Carter also argues the district court should not have sentenced him to lifetime postrelease supervision. The parties agree this issue is governed by K.S.A. 22–3504(1), which provides: “The court may correct an illegal sentence at any time.” An “illegal sentence” includes “a sentence that does not conform to the statutory provision, either in the character or the term of authorized punishment.” State v. Harsh, 293 Kan. 585, 588, 265 P.3d 1161 (2011). An appellate court exercises unlimited review over whether a sentence is illegal. State v. Denmark–Wagner, 292 Kan. 870, 881, 258 P.3d 960 (2011).
Resolution of this issue requires examination of statutes that classify crimes and those that establish sentences. The original complaint charged Carter with two counts of aggravated indecent liberties, for one act that occurred between January 2006 and February 2009, and another act that occurred between November 2009 and December 2009. The enactment of Jessica's Law in July 2006 brought 25–year mandatory minimum sentences for certain sex crimes and lifetime postrelease supervision for “sexually violent crimes.” See K.S.A.2006 Supp. 21–4643(a)(l)(C) (such sentence for adult who committed aggravated indecent liberties on or after July 1, 2006); K.S.A.2006 Supp. 22–3717(d)(1)(G), (d)(2)(C) and (G) (such supervision for person who committed aggravated indecent liberties or aggravated indecent solicitation on or after July 1, 2006).
The plea agreement gave Carter the chance to avoid application of Jessica's Law. In exchange for no contest pleas, the State amended the complaint to charge aggravated indecent liberties, for the act that occurred between January 2006 and February 2009, and aggravated indecent solicitation, for an act that occurred between January 2006 and December 2009. As a result of his pleas, Carter was convicted of a violation of K.S.A. 21–3504(a)(3)(A), aggravated indecent liberties, a severity level 3 person felony, which carried either a 36–month or lifetime postrelease supervision term, and a violation of K.S.A. 21–3511(a), aggravated indecent solicitation, a severity level 5 person felony, which carried either a 24–month or lifetime postrelease supervision term. See K.S.A.2005 Supp. 22–3717(d)(1)(A), (B) (crimes committed before July 1, 2006); K.S.A.2006 Supp. 22–3717(d)(l)(G) (crimes committed on or after July 1, 2006). We must decide which term is proper for Carter.
A defendant is sentenced in accordance with the sentencing provisions in effect at the time the crime was committed. State v.. Williams, 291 Kan. 554, 559, 244 P.3d 667 (2010). Amendments to the sentencing guidelines are substantive and are not applied retroactively unless the statute's language clearly indicates a contrary intent. State v. Overton, 279 Kan. 547, 561, 112 P.3d 244 (2005). The legislature clearly did not intend Jessica's Law to apply retroactively. See K.S.A.2006 Supp. 21–4643(a)(1); K.S.A.2006 Supp. 22–3717(d)(l)(G) (“on or after July 1, 2006” language). But the question remains: Did Carter commit a sexually violent crime on or after July 1, 2006, justifying the imposition of lifetime postrelease supervision?
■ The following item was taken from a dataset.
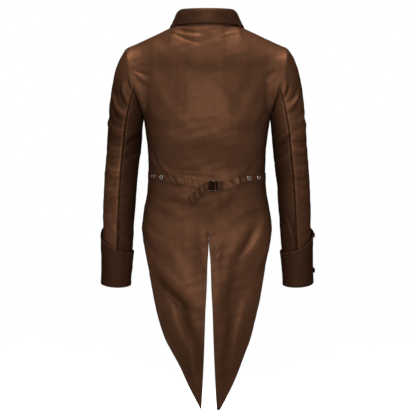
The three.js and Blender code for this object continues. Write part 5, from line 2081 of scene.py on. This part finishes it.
class TAILCOAT_OT_stitches(bpy.types.Operator):
    """Lay the stitches along the hems, cuffs, collar and belt"""

    bl_idname = "tailcoat.make_stitches"
    bl_label = "Make Stitches"

    def execute(self, context):
        points = []
        edges = []
        for run in stitch_runs:
            start = len(points)
            points.extend(run.tolist())
            edges.extend((start + i, start + i + 1) for i in range(len(run) - 1))
        source = bpy.data.meshes.new("stitching")
        source.from_pydata((np.array(points) / 1000).tolist(), edges, [])
        sizes = context.scene.coat_sizes
        values = {
            "Stitch Length": sizes.stitch,
            "Thread Thickness": sizes.thread,
            "Finish": coat_material("thread"),
        }
        piece = grow_nodes("stitching", source, stitch_tree(), values)
        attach(piece, RIDES_ON)
        return {"FINISHED"}


# Stage

def soft_light(name, place, target, size, power, spread_angle):
    """A round soft light that points at a target."""
    light = bpy.data.lights.new(name, "AREA")
    light.shape = "DISK"
    light.size = size
    light.energy = power
    light.spread = math.radians(spread_angle)
    lamp = bpy.data.objects.new(name, light)
    lamp.location = place
    way = Vector(target) - Vector(place)
    lamp.rotation_euler = way.to_track_quat("-Z", "Y").to_euler()
    lamp.visible_camera = False
    bpy.context.scene.collection.objects.link(lamp)


class TAILCOAT_OT_stage(bpy.types.Operator):
    """Set the camera, the pale floor and the soft studio lights"""

    bl_idname = "tailcoat.set_stage"
    bl_label = "Set Stage"

    def execute(self, context):
        view = bpy.data.cameras.new("View from behind")
        view.sensor_width = SENSOR
        view.lens = SENSOR * VIEW_DISTANCE / (PHOTO_PIXELS * METRES_PER_PIXEL)
        view.clip_end = 60
        camera = bpy.data.objects.new("View from behind", view)
        x, y, z = VIEW_CENTRE
        camera.location = (x, y + VIEW_DISTANCE, z)
        camera.rotation_euler = (math.pi / 2, 0, math.pi)
        context.scene.collection.objects.link(camera)
        context.scene.camera = camera
        floor = bpy.data.meshes.new("floor")
        quarters = ((-1, -1), (1, -1), (1, 1), (-1, 1))
        corners = [(FLOOR_HALF * right, FLOOR_HALF * back, FLOOR_Z) for right, back in quarters]
        floor.from_pydata(corners, [], [(0, 1, 2, 3)])
        floor.materials.append(coat_material("paper"))
        ground = bpy.data.objects.new("floor", floor)
        context.scene.collection.objects.link(ground)
        world = bpy.data.worlds.new("Pale studio")
        world.use_nodes = True
        background = world.node_tree.nodes["Background"]
        background.inputs["Color"].default_value = (1, 1, 1, 1)
        background.inputs["Strength"].default_value = 1.0
        context.scene.world = world
        context.scene.view_settings.view_transform = "Standard"
        for light in LIGHTS:
            soft_light(*light)
        return {"FINISHED"}


OPERATORS = (
    TAILCOAT_OT_stage,
    TAILCOAT_OT_backs,
    TAILCOAT_OT_fronts,
    TAILCOAT_OT_sleeves,
    TAILCOAT_OT_cuffs,
    TAILCOAT_OT_collar,
    TAILCOAT_OT_belt,
    TAILCOAT_OT_eyelets,
    TAILCOAT_OT_buckle,
    TAILCOAT_OT_buttons,
    TAILCOAT_OT_stitches,
)


class TAILCOAT_PT_panel(bpy.types.Panel):
    """The coat's sizes, colours and making steps"""

    bl_idname = "TAILCOAT_PT_panel"
    bl_label = "Belted Tailcoat"
    bl_space_type = "VIEW_3D"
    bl_region_type = "UI"
    bl_category = "Tailcoat"

    def draw(self, context):
        layout = self.layout
        for settings in (context.scene.coat_sizes, context.scene.coat_colours):
            for name in settings.__annotations__:
                layout.prop(settings, name)
        for operator in OPERATORS:
            layout.operator(operator.bl_idname)


CLASSES = (CoatSizes, CoatColours, *OPERATORS, TAILCOAT_PT_panel)


def register():
    for each in CLASSES:
        bpy.utils.register_class(each)
    bpy.types.Scene.coat_sizes = PointerProperty(type=CoatSizes)
    bpy.types.Scene.coat_colours = PointerProperty(type=CoatColours)


def unregister():
    del bpy.types.Scene.coat_colours
    del bpy.types.Scene.coat_sizes
    for each in reversed(CLASSES):
        bpy.utils.unregister_class(each)


def main():
    register()
    bpy.ops.tailcoat.set_stage()
    bpy.ops.tailcoat.make_backs()
    bpy.ops.tailcoat.make_fronts()
    bpy.ops.tailcoat.make_sleeves()
    bpy.ops.tailcoat.make_cuffs()
    bpy.ops.tailcoat.make_collar()
    bpy.ops.tailcoat.make_belt()
    bpy.ops.tailcoat.make_eyelets()
    bpy.ops.tailcoat.make_buckle()
    bpy.ops.tailcoat.make_buttons()
    bpy.ops.tailcoat.make_stitches()


if __name__ == "__main__":
    main()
Carter pled no contest to aggravated indecent solicitation—a sexually violent crime. The complaint charged him with committing the crime between January 2006 and December 2009. But the factual basis for the plea alleged he committed the crime in 2009—after July 1, 2006. The State argues the district court correctly sentenced him to lifetime postrelease supervision based on the offense date alleged in the factual basis.
“A plea of nolo contendere is a formal declaration that the defendant does not contest the charge.” K.S.A. 22–3209(2); cf. State v. Johnson, 255 Kan. 156, 157, 872 P.2d 247 (1994) (An Alford plea is a “plea of guilty to the charge without admitting to the commission of the offense.”). The Kansas Supreme Court has held that a defendant's sentence cannot be increased based on evidence contained in the factual basis for his Alford plea. See State v. Case, 289 Kan. 457, 466–69, 213 P.3d 429 (2009). The Case court found that Alford and nolo contendere pleas are analogous in that “a defendant does not admit the facts upon which his or her guilt for the crime would be based.” 289 Kan. at 461. Therefore, because Carter did not admit to committing aggravated indecent solicitation in 2009—as alleged in the factual basis for his no contest pleas—that offense date cannot be used to increase his postrelease supervision term from 24 months to life.
Knowing Carter was convicted of two sexually violent crimes—one committed between January 2006 and February 2009 and another committed between January 2006 and December 2009—we must decide the proper term of postrelease supervision. Our Supreme Court has held that when a jury finds a crime occurred during the alleged period but is uncertain about whether it was committed before or after the effective date of an amended statute, the defendant can be convicted only of the lesser offense. See State v. Jackson, 239 Kan. 463, 472, 721 P.2d 232 (1986); see also State v. Vandervort, 276 Kan. 164, 179–80, 72 P.3d 925 (2003) (extending Jackson to hold defendant must be sentenced to lower criminal history where jury finds crime committed in period during which crime was reclassified). Following Jackson, we hold that Carter must be sentenced to the lesser postrelease supervision term because he was adjudged guilty of crimes committed in a period during which it was uncertain whether the acts occurred before or after Jessica's Law took effect.
The district court erred by sentencing Carter to lifetime postrelease supervision instead of a 36–month term.
The convictions are affirmed, the sentences are vacated, and the case is remanded for resentencing.